▶ _What you are asked to do_
Reproduce the full listing that appears beneath this instruction exactly.

###

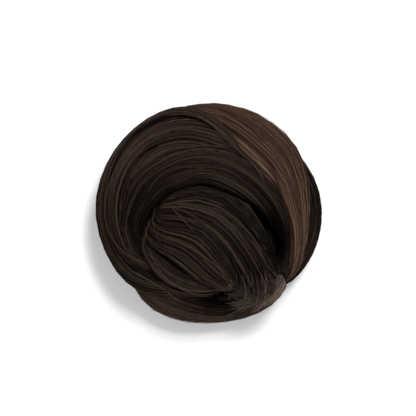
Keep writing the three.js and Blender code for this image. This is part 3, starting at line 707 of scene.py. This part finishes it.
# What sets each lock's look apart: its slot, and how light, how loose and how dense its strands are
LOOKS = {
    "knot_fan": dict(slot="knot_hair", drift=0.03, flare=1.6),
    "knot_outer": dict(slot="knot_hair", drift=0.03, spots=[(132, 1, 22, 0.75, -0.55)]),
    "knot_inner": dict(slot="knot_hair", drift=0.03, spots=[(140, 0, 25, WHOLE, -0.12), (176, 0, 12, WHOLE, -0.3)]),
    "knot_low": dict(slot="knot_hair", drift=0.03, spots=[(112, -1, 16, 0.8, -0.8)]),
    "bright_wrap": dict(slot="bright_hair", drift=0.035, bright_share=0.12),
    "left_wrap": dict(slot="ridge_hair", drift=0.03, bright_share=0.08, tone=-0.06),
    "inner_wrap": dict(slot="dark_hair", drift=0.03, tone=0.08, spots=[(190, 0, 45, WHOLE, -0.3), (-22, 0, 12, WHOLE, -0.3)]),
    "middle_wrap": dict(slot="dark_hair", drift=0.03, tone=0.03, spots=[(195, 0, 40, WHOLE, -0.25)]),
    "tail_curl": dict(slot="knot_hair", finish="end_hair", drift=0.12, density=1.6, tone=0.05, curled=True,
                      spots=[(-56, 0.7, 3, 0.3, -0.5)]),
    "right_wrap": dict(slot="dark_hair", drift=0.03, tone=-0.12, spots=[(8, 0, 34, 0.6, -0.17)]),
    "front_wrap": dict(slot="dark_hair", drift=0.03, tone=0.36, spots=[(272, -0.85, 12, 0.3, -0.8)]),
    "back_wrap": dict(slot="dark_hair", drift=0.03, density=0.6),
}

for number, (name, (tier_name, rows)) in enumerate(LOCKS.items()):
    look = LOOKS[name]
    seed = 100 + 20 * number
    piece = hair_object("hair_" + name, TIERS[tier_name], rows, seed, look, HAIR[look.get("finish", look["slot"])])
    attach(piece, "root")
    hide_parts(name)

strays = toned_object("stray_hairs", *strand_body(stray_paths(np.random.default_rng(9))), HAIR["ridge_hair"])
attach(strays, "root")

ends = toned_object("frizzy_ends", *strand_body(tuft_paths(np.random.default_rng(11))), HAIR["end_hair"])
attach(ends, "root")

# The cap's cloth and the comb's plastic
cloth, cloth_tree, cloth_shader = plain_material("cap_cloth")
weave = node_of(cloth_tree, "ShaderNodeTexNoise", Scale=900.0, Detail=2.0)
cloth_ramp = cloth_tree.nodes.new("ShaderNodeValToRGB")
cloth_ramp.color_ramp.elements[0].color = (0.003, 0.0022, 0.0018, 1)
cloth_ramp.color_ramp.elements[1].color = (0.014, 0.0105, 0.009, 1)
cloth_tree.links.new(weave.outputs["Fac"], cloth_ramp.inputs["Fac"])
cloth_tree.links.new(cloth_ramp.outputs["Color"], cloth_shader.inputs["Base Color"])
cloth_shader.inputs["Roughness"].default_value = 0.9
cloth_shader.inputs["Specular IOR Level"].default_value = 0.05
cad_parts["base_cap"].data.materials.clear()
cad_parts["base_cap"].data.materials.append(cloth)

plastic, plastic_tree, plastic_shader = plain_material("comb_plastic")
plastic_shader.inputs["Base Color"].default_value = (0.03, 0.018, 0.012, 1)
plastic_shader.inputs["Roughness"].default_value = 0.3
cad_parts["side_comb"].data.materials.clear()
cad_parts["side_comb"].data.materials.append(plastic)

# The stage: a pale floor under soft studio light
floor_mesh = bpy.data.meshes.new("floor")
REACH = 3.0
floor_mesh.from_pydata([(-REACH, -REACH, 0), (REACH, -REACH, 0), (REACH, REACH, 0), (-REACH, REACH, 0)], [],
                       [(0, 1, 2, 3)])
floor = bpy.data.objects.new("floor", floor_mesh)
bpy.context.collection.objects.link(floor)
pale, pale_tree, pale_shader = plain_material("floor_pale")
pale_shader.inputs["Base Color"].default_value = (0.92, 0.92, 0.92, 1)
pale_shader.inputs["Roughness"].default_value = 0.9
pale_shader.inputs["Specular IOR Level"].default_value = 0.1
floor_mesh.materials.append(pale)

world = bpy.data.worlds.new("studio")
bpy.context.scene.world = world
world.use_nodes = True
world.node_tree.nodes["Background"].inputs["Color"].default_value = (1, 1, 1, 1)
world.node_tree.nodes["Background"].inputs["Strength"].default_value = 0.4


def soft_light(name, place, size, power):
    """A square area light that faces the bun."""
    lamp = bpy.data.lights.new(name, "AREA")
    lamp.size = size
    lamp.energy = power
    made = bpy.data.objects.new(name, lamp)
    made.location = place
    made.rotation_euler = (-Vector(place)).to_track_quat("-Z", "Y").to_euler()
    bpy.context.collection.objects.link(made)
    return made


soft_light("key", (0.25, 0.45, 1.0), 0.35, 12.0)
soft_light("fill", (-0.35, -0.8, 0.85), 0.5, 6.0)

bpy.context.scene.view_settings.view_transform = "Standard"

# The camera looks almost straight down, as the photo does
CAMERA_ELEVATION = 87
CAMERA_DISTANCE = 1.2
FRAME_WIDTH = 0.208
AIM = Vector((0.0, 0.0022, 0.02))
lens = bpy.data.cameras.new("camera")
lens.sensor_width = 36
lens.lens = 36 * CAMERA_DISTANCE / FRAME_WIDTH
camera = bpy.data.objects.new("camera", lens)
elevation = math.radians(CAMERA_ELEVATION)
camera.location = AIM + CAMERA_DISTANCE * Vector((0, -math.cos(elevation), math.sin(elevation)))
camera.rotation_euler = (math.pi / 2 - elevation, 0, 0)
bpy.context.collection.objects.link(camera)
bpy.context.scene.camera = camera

###

▶ _Expected answer_
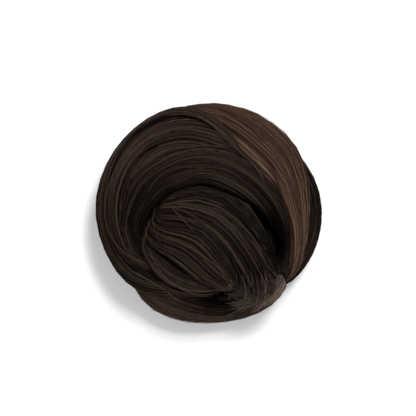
Keep writing the three.js and Blender code for this image. This is part 3, starting at line 707 of scene.py. This part finishes it.
# What sets each lock's look apart: its slot, and how light, how loose and how dense its strands are
LOOKS = {
    "knot_fan": dict(slot="knot_hair", drift=0.03, flare=1.6),
    "knot_outer": dict(slot="knot_hair", drift=0.03, spots=[(132, 1, 22, 0.75, -0.55)]),
    "knot_inner": dict(slot="knot_hair", drift=0.03, spots=[(140, 0, 25, WHOLE, -0.12), (176, 0, 12, WHOLE, -0.3)]),
    "knot_low": dict(slot="knot_hair", drift=0.03, spots=[(112, -1, 16, 0.8, -0.8)]),
    "bright_wrap": dict(slot="bright_hair", drift=0.035, bright_share=0.12),
    "left_wrap": dict(slot="ridge_hair", drift=0.03, bright_share=0.08, tone=-0.06),
    "inner_wrap": dict(slot="dark_hair", drift=0.03, tone=0.08, spots=[(190, 0, 45, WHOLE, -0.3), (-22, 0, 12, WHOLE, -0.3)]),
    "middle_wrap": dict(slot="dark_hair", drift=0.03, tone=0.03, spots=[(195, 0, 40, WHOLE, -0.25)]),
    "tail_curl": dict(slot="knot_hair", finish="end_hair", drift=0.12, density=1.6, tone=0.05, curled=True,
                      spots=[(-56, 0.7, 3, 0.3, -0.5)]),
    "right_wrap": dict(slot="dark_hair", drift=0.03, tone=-0.12, spots=[(8, 0, 34, 0.6, -0.17)]),
    "front_wrap": dict(slot="dark_hair", drift=0.03, tone=0.36, spots=[(272, -0.85, 12, 0.3, -0.8)]),
    "back_wrap": dict(slot="dark_hair", drift=0.03, density=0.6),
}

for number, (name, (tier_name, rows)) in enumerate(LOCKS.items()):
    look = LOOKS[name]
    seed = 100 + 20 * number
    piece = hair_object("hair_" + name, TIERS[tier_name], rows, seed, look, HAIR[look.get("finish", look["slot"])])
    attach(piece, "root")
    hide_parts(name)

strays = toned_object("stray_hairs", *strand_body(stray_paths(np.random.default_rng(9))), HAIR["ridge_hair"])
attach(strays, "root")

ends = toned_object("frizzy_ends", *strand_body(tuft_paths(np.random.default_rng(11))), HAIR["end_hair"])
attach(ends, "root")

# The cap's cloth and the comb's plastic
cloth, cloth_tree, cloth_shader = plain_material("cap_cloth")
weave = node_of(cloth_tree, "ShaderNodeTexNoise", Scale=900.0, Detail=2.0)
cloth_ramp = cloth_tree.nodes.new("ShaderNodeValToRGB")
cloth_ramp.color_ramp.elements[0].color = (0.003, 0.0022, 0.0018, 1)
cloth_ramp.color_ramp.elements[1].color = (0.014, 0.0105, 0.009, 1)
cloth_tree.links.new(weave.outputs["Fac"], cloth_ramp.inputs["Fac"])
cloth_tree.links.new(cloth_ramp.outputs["Color"], cloth_shader.inputs["Base Color"])
cloth_shader.inputs["Roughness"].default_value = 0.9
cloth_shader.inputs["Specular IOR Level"].default_value = 0.05
cad_parts["base_cap"].data.materials.clear()
cad_parts["base_cap"].data.materials.append(cloth)

plastic, plastic_tree, plastic_shader = plain_material("comb_plastic")
plastic_shader.inputs["Base Color"].default_value = (0.03, 0.018, 0.012, 1)
plastic_shader.inputs["Roughness"].default_value = 0.3
cad_parts["side_comb"].data.materials.clear()
cad_parts["side_comb"].data.materials.append(plastic)

# The stage: a pale floor under soft studio light
floor_mesh = bpy.data.meshes.new("floor")
REACH = 3.0
floor_mesh.from_pydata([(-REACH, -REACH, 0), (REACH, -REACH, 0), (REACH, REACH, 0), (-REACH, REACH, 0)], [],
                       [(0, 1, 2, 3)])
floor = bpy.data.objects.new("floor", floor_mesh)
bpy.context.collection.objects.link(floor)
pale, pale_tree, pale_shader = plain_material("floor_pale")
pale_shader.inputs["Base Color"].default_value = (0.92, 0.92, 0.92, 1)
pale_shader.inputs["Roughness"].default_value = 0.9
pale_shader.inputs["Specular IOR Level"].default_value = 0.1
floor_mesh.materials.append(pale)

world = bpy.data.worlds.new("studio")
bpy.context.scene.world = world
world.use_nodes = True
world.node_tree.nodes["Background"].inputs["Color"].default_value = (1, 1, 1, 1)
world.node_tree.nodes["Background"].inputs["Strength"].default_value = 0.4


def soft_light(name, place, size, power):
    """A square area light that faces the bun."""
    lamp = bpy.data.lights.new(name, "AREA")
    lamp.size = size
    lamp.energy = power
    made = bpy.data.objects.new(name, lamp)
    made.location = place
    made.rotation_euler = (-Vector(place)).to_track_quat("-Z", "Y").to_euler()
    bpy.context.collection.objects.link(made)
    return made


soft_light("key", (0.25, 0.45, 1.0), 0.35, 12.0)
soft_light("fill", (-0.35, -0.8, 0.85), 0.5, 6.0)

bpy.context.scene.view_settings.view_transform = "Standard"

# The camera looks almost straight down, as the photo does
CAMERA_ELEVATION = 87
CAMERA_DISTANCE = 1.2
FRAME_WIDTH = 0.208
AIM = Vector((0.0, 0.0022, 0.02))
lens = bpy.data.cameras.new("camera")
lens.sensor_width = 36
lens.lens = 36 * CAMERA_DISTANCE / FRAME_WIDTH
camera = bpy.data.objects.new("camera", lens)
elevation = math.radians(CAMERA_ELEVATION)
camera.location = AIM + CAMERA_DISTANCE * Vector((0, -math.cos(elevation), math.sin(elevation)))
camera.rotation_euler = (math.pi / 2 - elevation, 0, 0)
bpy.context.collection.objects.link(camera)
bpy.context.scene.camera = camera